もしコロナ禍でなかったら、緊急事態宣言が出ていなかったら、番組の最後は、白尾山荘での宴会となるはずだった。これまでインタヴューしてきた人も一堂に会し、美谷添尚子さんの冬越えのご馳走に舌鼓を打つ映像が配信されるはずだった。白尾山の麓にあるここは、牛道川源流の豊富な水を取り入れ、産卵から養殖、販売にいたる養魚場を営んでいる。尚子さんはそこに嫁いで50年が経つ。白尾山荘は、その白尾園養魚場の敷地内に、昭和40年頃に百姓屋敷を移築し、山菜や川魚の季節の料理を振る舞う古民家別荘なのだ。ここで、どれほど食べさせてもらってきたのだろう。この里山の命を美味しく食べるために手間暇を惜しまない尚子さんには、本当に頭が下がる思いがする。いつ訪ねても何かを仕込んでいるからだ。そして、それはただ山荘のお客さんのためだけではなく、家族が食べ、何かと人に配るための仕込みなのだ。尚子さんはいつも無数の命を育む大女将のように見えてくる。

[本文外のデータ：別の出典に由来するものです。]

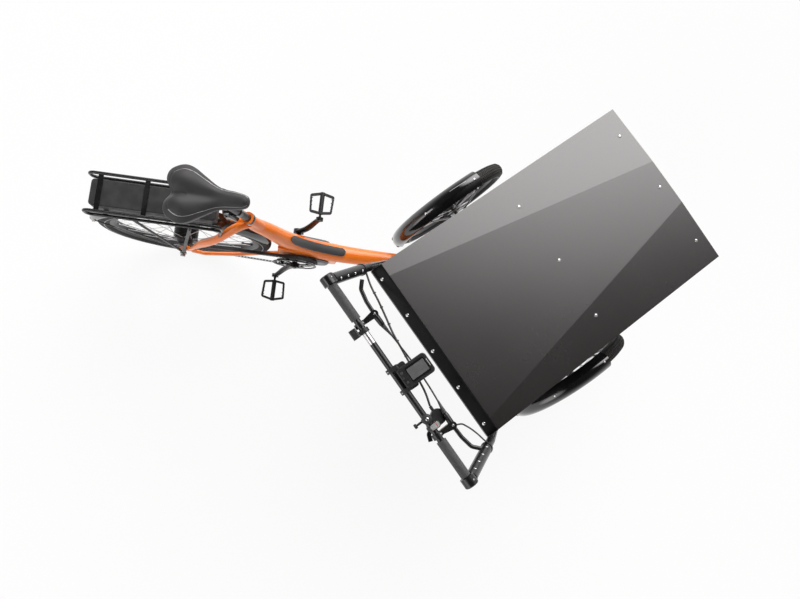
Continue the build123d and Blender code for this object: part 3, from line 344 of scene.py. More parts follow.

そんな尚子さんが、6人の子供を産んだ話とは別に、番組では入れられなかったこぼれ話があった。それは、義父母を家で看取った、というものだった。人には、人それぞれの家の事情からどのような看取りをするかを決めなくてはならない。私には、命を活かす食べ物を振る舞う尚子さんと、死にゆく者の最期を、その人の家で、その人の希望に従って看取ろうとする尚子さんが、まったく同じエネルギーを宿していることを感じさせられた。こんな見習いたいと思う背中があることを、私はありがたいと思う。そうしてみれば、六ノ里で出逢ってきた人々が、つくづく先人・先輩の尊敬すべき背中を語ってくれることに気づかされる。私たちは、果たして同じようにそれに続くことは可能だろうか。それはやってみなければ分からない。だが、六ノ里には、そうした先人・先輩の背中がある。それだけでも心の支えであり、安心して生きることができるような気がする。

 全国で同じような過疎化が進んでいる中、六ノ里集落に人が集まっているのは、その恵まれた土地の理に気づき、そして住み続けるのには、背中で伝承していける人のつながりが存在しているからだろう。私は峠を越えた集落に住んでいるが、これからもずっと六ノ里に通うことになりそうだ。